If the anti-Hollywood attitude means purging Hollywood aesthetics from cinema, then it is only logical why it would find a home in the atrophy of the slow cinema movement. It seems that the long takes, long shots, and static framing of slow cinema would be impossible for Hollywood to incorporate into its system, but who knows what’s going to happen in the distant future? This isn’t to say that I don’t enjoy slow cinema films; on the contrary, I love the stuff of James Benning and Apichatpong Weerasethakul but for reasons different from the values upheld by the slow cinema movement. But if the process of purging results in filmmaking and film discussion centered solely on a negation or a marked separation from Hollywood or Western norms, then it is less about creating new forms than putting ourselves in a corner (since, as said before, Hollywood can incorporate almost any form into its system, leaving few “un-Hollywood” forms left). Besides, how are we going to touch on those instances when slow cinema films use Hollywood devices, such as the musical montage?

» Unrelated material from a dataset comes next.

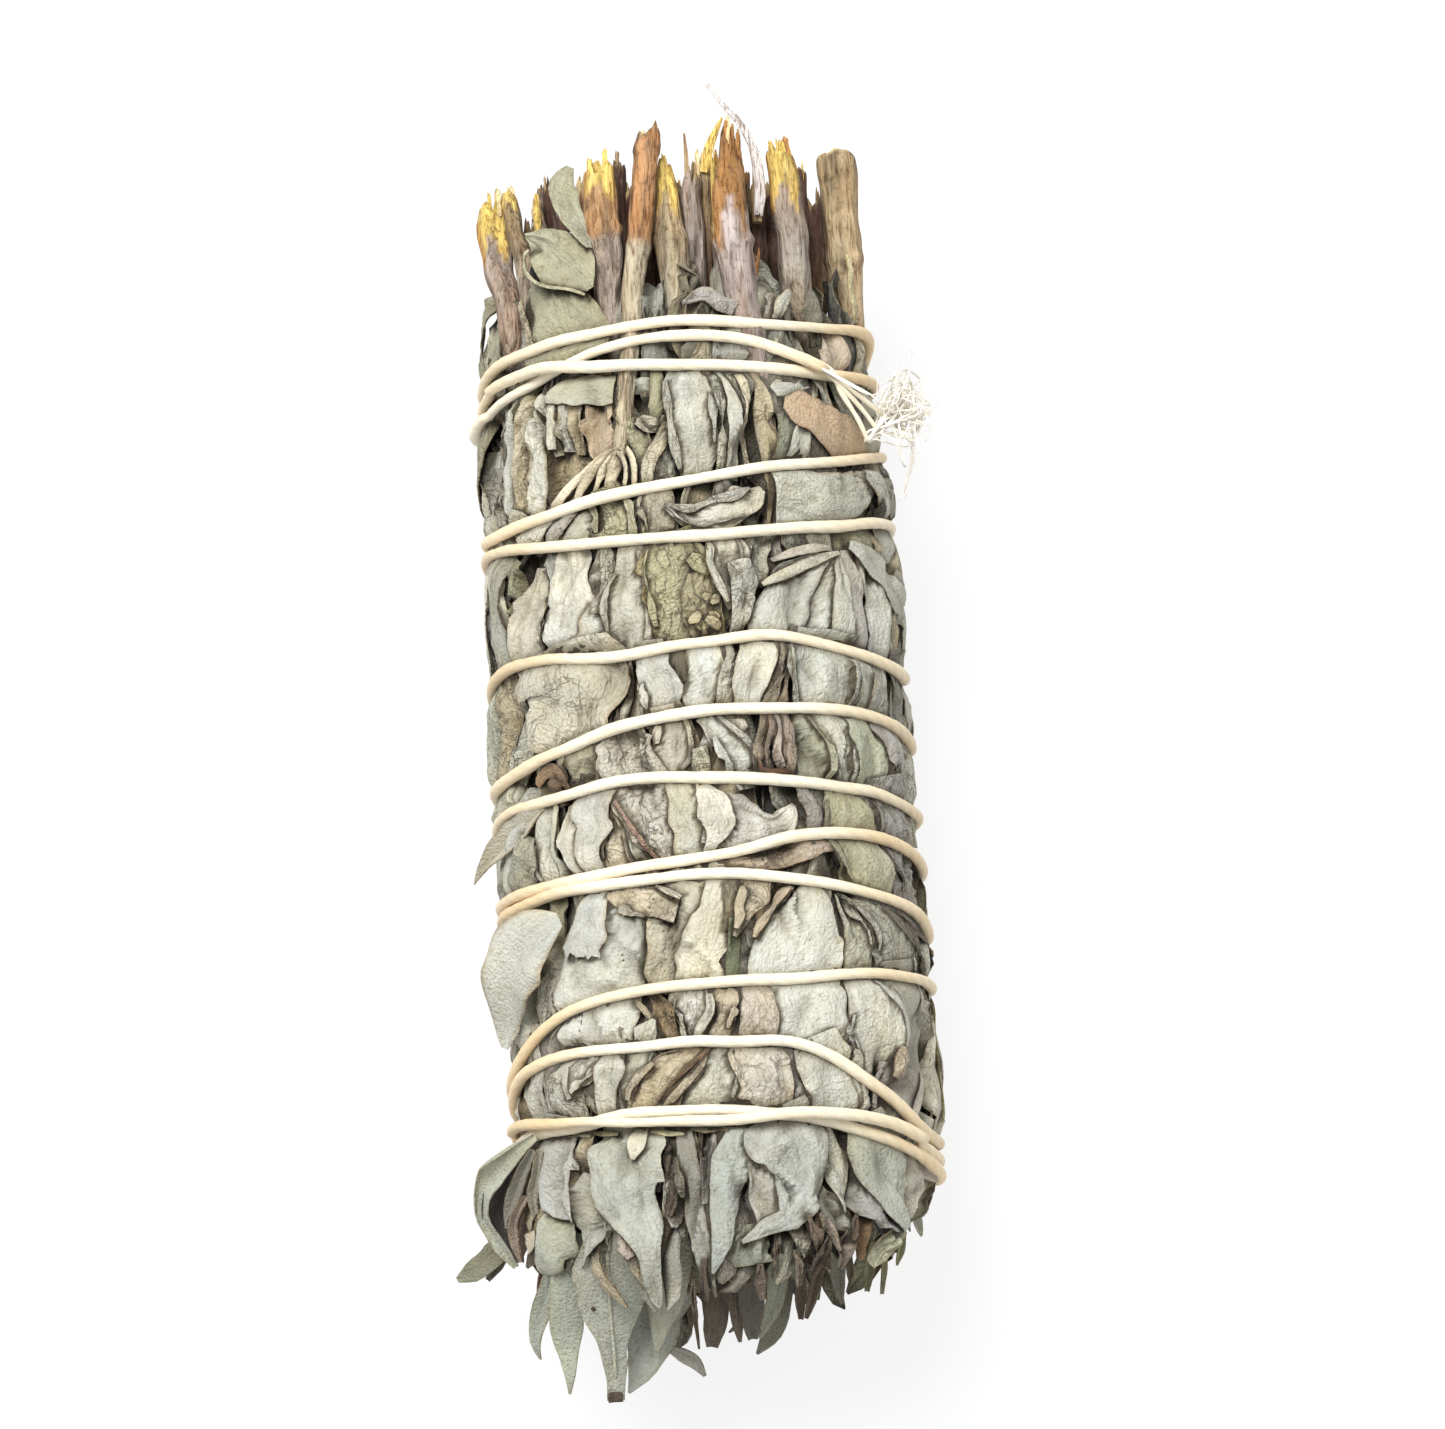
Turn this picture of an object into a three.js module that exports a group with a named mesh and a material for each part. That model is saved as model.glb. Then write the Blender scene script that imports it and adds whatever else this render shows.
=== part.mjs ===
// Sage bunch: cut sprigs of dried white sage laid side by side, wrapped with large outer leaves
// and bound with one length of waxed cotton twine.
// Millimetres, +Z up. The bunch lies along Y: cut stems at +Y, leaf tips at -Y. It rests on z = 0.
import * as THREE from 'three';

// ---------------------------------------------------------------- driving dimensions
const AXIS_Z = 15.5;                 // height of the bunch axis over the surface it lies on
const ORIGIN = [-0.0665, -0.3835]; // model x, y that becomes the part's origin
// half width and half height over the twine, against y
const HALF_W = [[-60, 17.2], [-36, 16.9], [-30, 17.2], [-20, 17.4], [-8, 17.4], [4, 17.1], [15, 17.0], [27, 16.6], [35, 16.2], [45, 15.9], [60, 15.6]];
const HALF_H = [[-60, 15.2], [-30, 15.3], [-20, 15.4], [0, 15.4], [15, 15.3], [27, 15.1], [35, 14.9], [45, 14.7], [60, 14.5]];
const TWINE_R = 0.55;                // twine radius
const TWINE_SIDES = 6;
const TWINE_STEPS = 24;              // steps in one turn
const PINCH = -1.62;                 // leaf surface under the twine, from the outer surface
const BULGE = 0.25;                  // leaf surface between two turns
const REST_PINCH = -1.75;            // the same two on the underside, where the leaves
const REST_BULGE = 0.85;             // are cut flat by the surface at z = 0
const LEAF_T = 0.75;                 // leaf node thickness
const CORE_GAP = -2.85;              // outer limit of the sprigs, from the outer surface
const CELL_GAP = 0.17;               // half the gap between two sprigs
const STEM_SIDES = 8;

// y of the twine at each 22.5 degrees of its 14 turns, from the free end down to the tucked end
const TWINE_Y = [
  [25.1, 26.0, 28.0, 30.3, 30.8, 30.4, 29.0, 28.6, 28.4, 28.9, 29.2, 29.3, 29.3, 29.5, 30.3, 32.1],
  [33.5, 33.0, 32.3, 32.0, 32.1, 31.9, 31.8, 31.7, 31.2, 31.0, 30.8, 30.7, 30.5, 30.3, 30.1, 30.0],
  [29.7, 29.0, 28.3, 28.3, 28.5, 29.0, 29.8, 30.1, 29.6, 28.6, 27.8, 27.2, 26.7, 26.1, 25.5, 24.9],
  [24.0, 22.4, 21.0, 20.1, 19.1, 18.6, 18.0, 17.9, 18.7, 18.7, 18.6, 18.5, 18.4, 18.3, 18.2, 18.1],
  [17.8, 16.9, 15.7, 14.9, 14.5, 14.7, 15.4, 16.6, 17.3, 16.1, 14.6, 13.0, 11.4, 9.9, 8.3, 6.8],
  [5.4, 5.2, 5.6, 6.4, 6.0, 5.6, 6.5, 6.9, 6.2, 5.3, 4.5, 3.6, 2.8, 1.9, 1.1, 0.3],
  [-0.4, 0.1, 0.6, 0.5, 0.4, -0.2, -1.2, -1.8, -2.0, -2.5, -3.1, -3.6, -4.2, -4.7, -5.2, -5.8],
  [-6.2, -6.2, -5.7, -5.2, -4.8, -4.4, -4.8, -4.8, -5.0, -5.7, -6.4, -7.1, -7.9, -8.6, -9.3, -10.1],
  [-10.5, -9.8, -9.3, -9.7, -11.1, -11.4, -11.6, -11.5, -11.3, -11.7, -12.3, -12.9, -13.6, -14.2, -14.8, -15.4],
  [-15.7, -14.6, -13.8, -13.0, -12.35, -12.40, -12.45, -12.5, -12.35, -13.3, -14.4, -15.3, -16.3, -17.2, -18.2, -19.1],
  [-19.9, -20.0, -20.2, -20.8, -21.0, -21.1, -21.9, -24.0, -25.8, -26.5, -27.3, -28.1, -28.9, -29.8, -30.6, -31.4],
  [-32.3, -32.1, -29.2, -26.2, -25.5, -25.3, -25.0, -25.4, -27.1, -28.1, -28.9, -29.7, -30.5, -31.3, -32.2, -33.0],
  [-33.7, -33.4, -31.9, -31.4, -31.6, -31.3, -30.6, -29.6, -29.4, -30.0, -30.8, -31.4, -32.0, -32.6, -33.7, -34.5],
  [-35.0, -34.3, -32.9, -31.6, -30.7, -30.4, -30.8, -30.6, -31.0, -31.6, -32.2, -32.8, -33.3, -33.9],
];
const TWINE_START = 14;              // degrees, the free end
const TWINE_END = 13 * 360 + 300;    // degrees, the end tucked in under the last turn
// where one turn lies on another: [upper turn, lower turn, from degrees, to degrees]
const CROSSINGS = [[0, 2, 14, 95], [2, 0, 95, 160], [0, 2, 165, 252], [0, 1, 275, 360], [12, 13, 30, 175]];
const LIFT = 1.28;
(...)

It won’t help to situate any cultural expression in a place similar to that of the virgin princess in the tower. From there, one can only isolate that cultural expression from the rest of the world. But to get from there to the rest of the world, we need to realize that purging Hollywood or Western aesthetic devices from cinema is fatally reductionist, because no aesthetic device is inherently Hollywood or Western. Aesthetic forms, once discovered or created, can be appropriated to whatever purpose, whether for Hollywood or Third-world ideology (but the former uses more forms, which doesn’t mean that they are inherently Hollywood). Rather than enrich the cinema experience, the anti-Hollywood attitude, centered on its crucial negation, closes it down and it ironically brings Hollywood back into the conversation when it didn’t need to be there in the first place. It would be better if we did not focus so much on a work’s difference from Hollywood, but on the sublime ways in which a work creates its own singular space and vision, for the reason that focusing discussion solely on a work’s “un-Hollywood-ness” is not discussing the work at all.